子どもの不思議、大人の常識
小学2年生の頃。
漢字を習うのが楽しく、ドリルを開けば未知の文字との出会いで溢れていてぐんぐん先のページまで予習していました。
小学生の頃で一番記憶に残っている出来事は、わたしの世界の中で「えんぴつ」が「鉛筆」に変わったときのことです。
鉛の筆の書いてエンピツと読む。不思議だ。
紙は木からできている。
そうか、そしたらわたしは木に鉛を擦り付けて漢字や算数の式を頭に送り込んでいるんだ。
この感激は一生忘れないだろうとひとり喜びを噛みしめていながら、どこかソワソワした気持ちが収まりません。
こんなに大事なことに気づいたのだから、誰かに伝えなければ。
ぱっと浮かんだのは去年の担任の先生の顔。
休み時間になって、すぐさま先生のもとへ飛び出しました。
興奮冷めやらぬ状態で自分の中での今世紀最大の発見を伝えると、
先生はちょっと驚いた素振りをして、
「たしかに。

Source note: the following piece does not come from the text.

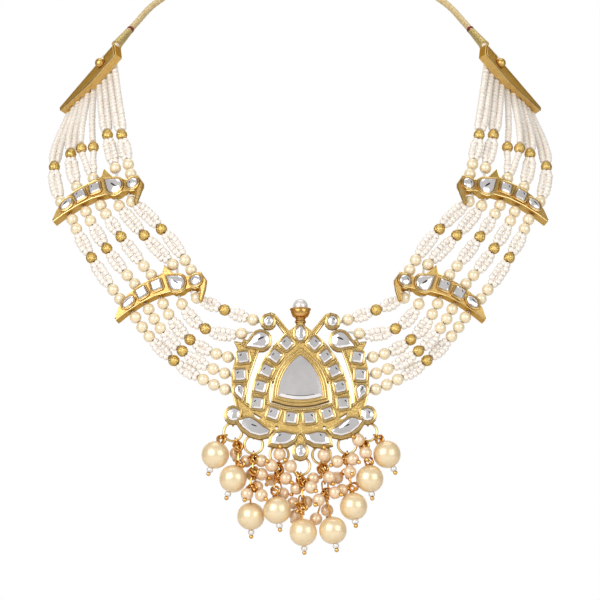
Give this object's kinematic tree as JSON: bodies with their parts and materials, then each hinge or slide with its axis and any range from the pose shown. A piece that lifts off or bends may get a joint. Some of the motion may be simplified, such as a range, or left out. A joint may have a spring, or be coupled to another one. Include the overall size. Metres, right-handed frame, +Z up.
{
  "type": "kundan necklace",
  "caption": "Stone-set pendant with pearl drops, hung on strands of pearls and seed beads through bird-shaped spacers, with a cord behind the neck",
  "frame": {"origin": "inner middle of the neck cord at the nape, where it rests on the back of the neck", "axes": "+Z up along the worn necklace, +Y backwards out of the nape, -Y towards the viewer, +X to the viewer's right"},
  "size_m": [0.1818, 0.1329, 0.2131],
  "materials": {
    "gold": "antique gold plate, satin with bright rims",
    "gold_bead": "diamond-cut texture",
    "wire": "polished, reddish gold",
    "stone": "foil-backed cut glass",
    "drop_pearl": "pearl lustre, champagne",
    "small_pearl": "pearl lustre, cream",
    "seed_beads": "pearl lustre, pinkish white",
    "cord": "twisted gold thread",
    "metal_thread": "woven gold thread",
    "maroon_thread": "wound maroon thread"
  },
  "bodies": {
    "root": {"pendant_frame": "gold", "centre_stone": "stone", "peak_stone": "stone", "border_stones": "stone", "left_wing_stones": "stone", "right_wing_stones": "stone", "lower_stones": "stone", "finial_pearl": "small_pearl", "left_lower_spacer": "gold", "left_lower_spacer_stones": "stone", "left_upper_spacer": "gold", "left_upper_spacer_stones": "stone", "left_strand_1_pearls": "small_pearl", "left_strand_1_strings": "seed_beads", "left_strand_2_pearls": "small_pearl", "left_strand_2_strings": "seed_beads", "left_strand_3_pearls": "small_pearl", "left_strand_3_strings": "seed_beads", "left_strand_4_pearls": "small_pearl", "left_strand_4_strings": "seed_beads", "left_strand_5_pearls": "small_pearl", "left_strand_5_strings": "seed_beads", "left_gold_beads": "gold_bead", "left_end_plate": "gold", "left_back_string": "seed_beads", "left_cord_sleeve": "metal_thread", "left_cord_wrap": "maroon_thread", "right_lower_spacer": "gold", "right_lower_spacer_stones": "stone", "right_upper_spacer": "gold", "right_upper_spacer_stones": "stone", "right_strand_1_pearls": "small_pearl", "right_strand_1_strings": "seed_beads", "right_strand_2_pearls": "small_pearl", "right_strand_2_strings": "seed_beads", "right_strand_3_pearls": "small_pearl", "right_strand_3_strings": "seed_beads", "right_strand_4_pearls": "small_pearl", "right_strand_4_strings": "seed_beads", "right_strand_5_pearls": "small_pearl", "right_strand_5_strings": "seed_beads", "right_gold_beads": "gold_bead", "right_end_plate": "gold", "right_back_string": "seed_beads", "right_cord_sleeve": "metal_thread", "right_cord_wrap": "maroon_thread", "neck_cord": "cord", "jump_rings": "wire", "drop_pearls": "drop_pearl", "cluster_pearls": "small_pearl", "drop_wires": "wire"}
  },
  "joints": []
}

不思議だねえ」と言うだけでした。
早く大人になるのが当時の夢だったわたし。
それを機に「こんなこと大人だったらびっくりしないのか」と小さな不思議との出会いに驚かないふりをするようになっていきました。
それでも最近になって、やっぱりちゃんとびっくりしておきたかったなあと思うんです。
大人にとって当たり前のことでも、誰もが知っている常識でも、出会いは人とだけではないから。
“線には直線と線分がある”
このことを習ったときは、数字と図式が転がる数学の世界にひとり立ちながら地面が引っくり返る感覚を味わいました。
小学生の頃までの直線は、きちんと端っこと端っこがきゅっと結ばれていたのに、
中学に入った途端、結び目も見えず果てしなく続く線が横たわっていたんです。
終わりがないんだ。
直線がそんなに寂しい存在なんて、知らなかった。
半直線もまた、片方が重たくて支えきれないんじゃないかと冷や冷やしました。
大人は、新しいひとやものとの出会いを用意してくれます。
だけど、出会えたことの素晴らしさの多くは省略されてしまいます。
覚えなくてはいけないことがたくさんあるからだろうし、出会いは無数にあるからかもしれません。
いつか自分の子ができたら、
わたしの出会った不思議をたくさん自慢してあげたいな、と思っています。